From forest to food bank
Meet the hunters who are donating their kill to soup kitchens
By Regina Schrambling for Al Jazeera America
Photos and audio by Bob Sacha for Al Jazeera America
Produced by Joanna S. Kao, Lam Thuy Vo
Graphics and design by Dave Mayers for Al Jazeera America
Edited by Caroline Preston, Lam Thuy Vo
Published on Jan. 13, 2014
BURGETTSTOWN, Pa. — Tyler Young is walking back to the scene of the kill. It’s a frigid morning in the woods, less than 25 miles to the west of Pittsburgh, and he is a blaze of neon orange against a white backdrop, with a thousand-dollar rifle jutting off his back. As he reaches into his pocket to show what brought down a 170-pound doe, the 30.06 shell drops to the ground. He immediately bends down and scrabbles in the thick snow to retrieve it. Young and his stepfather, Bill Young, have used the same box of shells for 10 years, ritualistically refilling them, and this one cannot be lost.

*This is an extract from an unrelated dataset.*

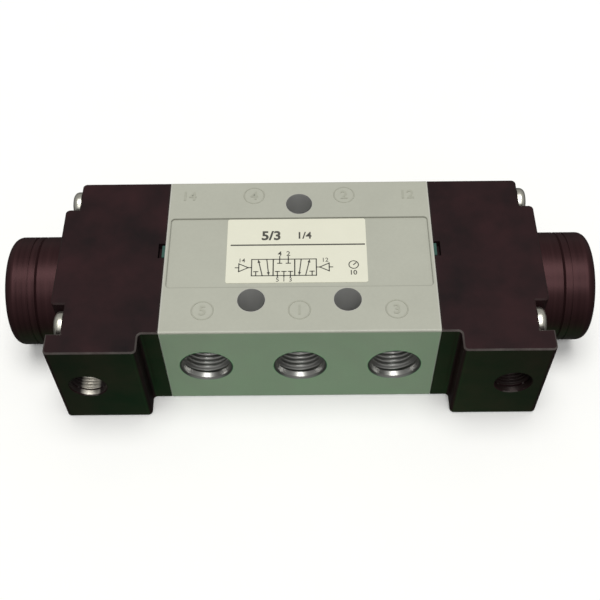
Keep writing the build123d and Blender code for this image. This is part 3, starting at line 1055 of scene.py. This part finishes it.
    def gauge(self) -> None:
        """Prints a dial with its needle, over the pressure as a plain number."""
        x, y, radius = self.gauge_x_mm, self.gauge_y_mm, self.gauge_radius_mm
        turns = [math.tau * step / self.gauge_steps for step in range(self.gauge_steps + 1)]
        points = [(x + radius * math.cos(angle), y + radius * math.sin(angle)) for angle in turns]
        for start, end in zip(points, points[1:]):
            self.line(start, end, self.gauge_line_mm)
        self.line((x, y), (x + radius * self.needle_share, y + radius * self.needle_share))
        size = self.small_digit_mm * self.gauge_digit_share
        self.number("10", (x, y - radius - self.gauge_gap_mm), size, self.size_weight)

    def port_point(self, left: float, port: str) -> Flat:
        """Where a port meets a box's edge.

        Args:
            left: The box's left edge, in millimetres.
            port: The port's number.

        Returns:
            The point, in millimetres.
        """
        if port in self.lower_ports:
            return (left + self.lower_ports[port] * self.box_width_mm, self.box_low_mm)
        return (left + self.upper_ports[port] * self.box_width_mm, self.box_high_mm)

    def position_box(self, left: float, state: PortState) -> None:
        """Prints one box of the schematic.

        Args:
            left: Its left edge, in millimetres.
            state: What its port lines do.
        """
        right = left + self.box_width_mm
        low, high = self.box_low_mm, self.box_high_mm
        corners = [(left, low), (right, low), (right, high), (left, high)]
        for start, end in zip(corners, corners[1:] + corners[:1]):
            self.line(start, end)
        flows = {
            PortState.PILOT_14: (("1", "4"), ("2", "3")),
            PortState.SHUT: (),
            PortState.PILOT_12: (("1", "2"), ("4", "5")),
        }[state]
        for tail, tip in flows:
            self.arrow(self.port_point(left, tail), self.port_point(left, tip))
        used = {port for flow in flows for port in flow}
        for port in "51342":
            if port not in used:
                self.blocked(left, port)

    def blocked(self, left: float, port: str) -> None:
        """Prints a shut port: a stub with a bar across its end.

        Args:
            left: The box's left edge, in millimetres.
            port: The port's number.
        """
        x, y = self.port_point(left, port)
        inward = 1 if port in self.lower_ports else -1
        end = y + inward * self.blocked_mm
        self.line((x, y), (x, end))
        self.line((x - self.tee_mm / 2, end), (x + self.tee_mm / 2, end))

    def pilot(self, side: Side, number: str) -> None:
        """Prints a pilot's open triangle, its leads and its number.

        Args:
            side: Which end of the schematic it works on.
            number: The pilot's number.
        """
        sign = side.value
        edge = self.box_left_mm if side is Side.LEFT else self.box_left_mm + 3 * self.box_width_mm
        y = (self.box_low_mm + self.box_high_mm) / 2
        tip = edge + sign * self.pilot_tip_gap_mm
        back = tip + sign * self.pilot_length_mm
        half = self.pilot_width_mm / 2
        low, high = y - half, y + half
        self.line((edge, y), (tip, y))
        self.line((tip, y), (back, high))
        self.line((tip, y), (back, low))
        self.line((back, low), (back, high))
        self.line((back, y), (back + sign * self.pilot_tip_gap_mm, y))
        inward, above = self.pilot_digit_mm
        self.number(number, (back - sign * inward, high + above), self.small_digit_mm, self.digit_weight)


@dataclass
class EndCap:
    """One end of the valve: cap, gasket, screws, spring cover with its ring, and the pilot port's thread."""

    side: Side
    finishes: Finishes
    thread_pitch_mm: float = 0.907
    thread_height_mm: float = 0.56

    def build(self) -> None:
        """Dresses the end's pieces and cuts its pilot thread."""
        word = self.side.word
        dress(self.finishes.black, f"end_cap_{word}", f"spring_cover_{word}")
        dress(self.finishes.fibre, f"end_gasket_{word}")
        dress(self.finishes.zinc, f"cap_screws_{word}")
        dress(self.finishes.nitrile, f"cover_ring_{word}")
        # The left port has been used, so its dyed thread is rubbed bright; the right one is as made.
        if self.side is Side.LEFT:
            port, finish = "pilot_14", self.finishes.rubbed_thread
        else:
            port, finish = "pilot_12", self.finishes.dyed_thread
        PortThread(port, self.thread_pitch_mm, self.thread_height_mm).build(finish)


@dataclass
class BoreStack:
    """The seals, perforated spacers and guide bushes that line the spool's bore."""

    finishes: Finishes
    seal_count: int = 6

    def build(self) -> None:
        """Dresses the stack."""
        looks = self.finishes
        dress(looks.nitrile, *(f"bore_seal_{number}" for number in range(1, self.seal_count + 1)))
        dress(looks.acetal, *(f"port_spacer_{port}" for port in "12345"))
        dress(looks.bronze, *(f"guide_bush_{side.word}" for side in Side))


@dataclass
class SpoolAssembly:
    """What slides: the spool with a pilot piston, seal and screw at each end."""

    finishes: Finishes

    def build(self) -> None:
        """Dresses the sliding pieces."""
        dress(self.finishes.ground, "spool")
        for side in Side:
            dress(self.finishes.turned, f"pilot_piston_{side.word}")
            dress(self.finishes.nitrile, f"piston_seal_{side.word}")
            dress(self.finishes.oxide, f"piston_screw_{side.word}")


@dataclass
class CentringSpring:
    """A coil spring with closed ends, between a piston and its cover, that shortens as the spool shifts."""

    side: Side
    finishes: Finishes
    wire_mm: float = 0.7
    active_turns: float = 6.0
    closed_turns: float = 1.0
    end_clearance_mm: float = 0.05
    steps: int = 40
    wire_sides: int = 10

    def build(self) -> None:
        """Winds the spring where the CAD spring stands and hides the CAD one."""
        word = self.side.word
        node = f"centring_spring_{word}"
        low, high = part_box(node)
        wire = self.wire_mm * MM
        radius = (high[1] - low[1]) / 2 - wire
        axis_z = (low[2] + high[2]) / 2
        start = low[0] + wire
        end = high[0] - wire
        turns = self.active_turns + 2 * self.closed_turns
        count = int(turns * self.steps)
        closed_rise = 2 * wire * self.closed_turns
        span = end - start - 2 * closed_rise
        centres = []
        for step in range(count + 1):
            turn = step / self.steps
            before = min(turn, self.closed_turns)
            middle = min(max(turn - self.closed_turns, 0), self.active_turns)
            after = max(turn - self.closed_turns - self.active_turns, 0)
            x = start + 2 * wire * (before + after) + span * middle / self.active_turns
            angle = math.tau * turn
            ray = Vector((0, math.cos(angle), math.sin(angle)))
            centres.append((Vector((x, 0, axis_z)) + ray * radius, ray))
        rings = []
        for centre, ray in centres:
            ring = []
            for corner in range(self.wire_sides):
                turn = math.tau * corner / self.wire_sides
                ring.append(centre + ray * (math.cos(turn) * wire) + Vector((math.sin(turn) * wire, 0, 0)))
            rings.append(ring)
        builder = MeshBuilder(f"wound_spring_{word}")
        builder.loft(rings)
        piece = builder.make(self.finishes.wire, "spring_steel", smooth=True)
        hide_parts(node)
        LOG.info("wound %s: %d faces", piece.name, len(piece.data.polygons))
        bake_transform(piece)


# ---------------------------------------------------------------- studio


@dataclass(frozen=True)
class SoftSky:
    """Soft light from one direction, the same all over the floor: its angle is how wide its source looks."""

    name: str
    toward: Point
    strength: float
    angle_deg: float
    colour: str

    def hang(self) -> None:
        """Adds the light."""
        data = bpy.data.lights.new(self.name, "SUN")
        data.energy = self.strength
        data.angle = math.radians(self.angle_deg)
        data.color = linear(self.colour)[:3]
        lamp = bpy.data.objects.new(self.name, data)
        lamp.rotation_euler = Vector(self.toward).to_track_quat("Z", "Y").to_euler()
        bpy.context.collection.objects.link(lamp)


@dataclass(frozen=True)
class BenchGlow:
    """The dim green light that a bench top throws up at the front faces."""

    place: Point = (0.0, -0.5, -0.72)
    target: Point = (0.0, 0.0, 0.02)
    watts: float = 0.68
    size: float = 0.45
    colour: str = "#4BFF86"

    def hang(self) -> None:
        """Adds the light."""
        data = bpy.data.lights.new("bench_glow", "AREA")
        data.energy = self.watts
        data.size = self.size
        data.color = linear(self.colour)[:3]
        lamp = bpy.data.objects.new("bench_glow", data)
        lamp.location = self.place
        lamp.rotation_euler = (Vector(self.target) - Vector(self.place)).to_track_quat("-Z", "Y").to_euler()
        bpy.context.collection.objects.link(lamp)


@dataclass
class Studio:
    """A plain pale floor, soft light from overhead and from the front, and a camera above the front."""

    floor_size: float = 60.0
    floor_colour: str = "#FFFFFF"
    aim_mm: Point = (0.14, -15.36, 32.6)
    distance_mm: float = 255.5
    azimuth_deg: float = -0.71
    elevation_deg: float = 55.13
    roll_deg: float = 1.118
    lens_mm: float = 59.36
    clip_start: float = 0.01
    overhead: SoftSky = SoftSky("overhead", (0.0, 0.0, 1.0), 1.66, 36.0, "#FFFFFB")
    front: SoftSky = SoftSky("front", (0.05, -0.5, 0.8), 0.85, 14.0, "#FFFFFD")
    glow: BenchGlow = BenchGlow()
    room_colour: str = "#F5F5F2"
    room_strength: float = 0.31
    under_strength: float = 0.07
    horizon: float = 0.15
    backdrop_strength: float = 1.12

    def build(self) -> None:
        """Sets the floor, the lights, the room and the camera."""
        self.floor()
        self.overhead.hang()
        self.front.hang()
        self.glow.hang()
        self.room()
        self.camera()
        bpy.context.scene.view_settings.view_transform = "Standard"

    def floor(self) -> None:
        """Lays the floor, which takes shadows but throws no light back up at the valve."""
        half = self.floor_size / 2
        mesh = bpy.data.meshes.new("floor")
        corners = [(-half, -half, 0), (half, -half, 0), (half, half, 0), (-half, half, 0)]
        mesh.from_pydata(corners, [], [(0, 1, 2, 3)])
        finish = Finish("pale_paper_sweep", self.floor_colour, 0.9, 0.0, 2.0, 0.001, 0.004)
        mesh.materials.append(finish.make())
        piece = bpy.data.objects.new("floor", mesh)
        bpy.context.collection.objects.link(piece)
        piece.visible_diffuse = False
        piece.visible_glossy = False
        piece.visible_shadow = False

    def room(self) -> None:
        """Lights the room: pale above, dim below, with a plain pale backdrop behind the floor."""
        world = bpy.data.worlds.new("room")
        world.use_nodes = True
        tree = world.node_tree
        tree.nodes.clear()
        direction = add_node(tree, "TexCoord").outputs["Generated"]
        height = add_node(tree, "SeparateXYZ", inputs={0: direction}).outputs["Z"]
        strength = add_node(
            tree,
            "MapRange",
            inputs={
                "Value": height,
                "From Min": -self.horizon,
                "From Max": self.horizon,
                "To Min": self.under_strength,
                "To Max": self.room_strength,
            },
        ).outputs["Result"]
        seen = add_node(tree, "LightPath").outputs["Is Camera Ray"]
        shown = add_node(tree, "Mix", inputs={"Factor": seen, "A": strength, "B": self.backdrop_strength})
        colour = linear(self.room_colour)
        shade = add_node(tree, "Background", inputs={"Color": colour, "Strength": shown.outputs["Result"]})
        add_node(tree, "OutputWorld", inputs={"Surface": shade.outputs[0]})
        bpy.context.scene.world = world

    def camera(self) -> None:
        """Places the camera on its line of sight."""
        azimuth, elevation = math.radians(self.azimuth_deg), math.radians(self.elevation_deg)
        forward = Vector(
            (
                math.sin(azimuth) * math.cos(elevation),
                math.cos(azimuth) * math.cos(elevation),
                -math.sin(elevation),
            )
        )
        data = bpy.data.cameras.new("camera")
        data.lens = self.lens_mm
        data.clip_start = self.clip_start
        camera = bpy.data.objects.new("camera", data)
        turn = forward.to_track_quat("-Z", "Y").to_matrix().to_4x4()
        roll = Matrix.Rotation(-math.radians(self.roll_deg), 4, "Z")
        place = Vector(self.aim_mm) * MM - forward * self.distance_mm * MM
        camera.matrix_world = Matrix.Translation(place) @ turn @ roll
        bpy.context.collection.objects.link(camera)
        bpy.context.scene.camera = camera


def main() -> None:
    """Builds the valve from its sub-assemblies, then the studio around it."""
    logging.basicConfig(level=logging.INFO, format="%(name)s: %(message)s")
    finishes = Finishes()
    ValveBody(finishes).build()
    Label(finishes).build()
    for side in Side:
        EndCap(side, finishes).build()
    BoreStack(finishes).build()
    SpoolAssembly(finishes).build()
    for side in Side:
        CentringSpring(side, finishes).build()
    Studio().build()


if __name__ == "__main__":
    main()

What you could almost call spirituality is much of what matters in hunting to Tyler Young, who is 23 but looks barely old enough to need a razor. He first hit the woods at 12, bonding with his outdoors-loving stepfather, and has bagged one deer nearly every year since. A deer will keep the family in steaks and chops and chili for the winter. They prize the meat, he says, for the “pride in eating something you killed or claimed.”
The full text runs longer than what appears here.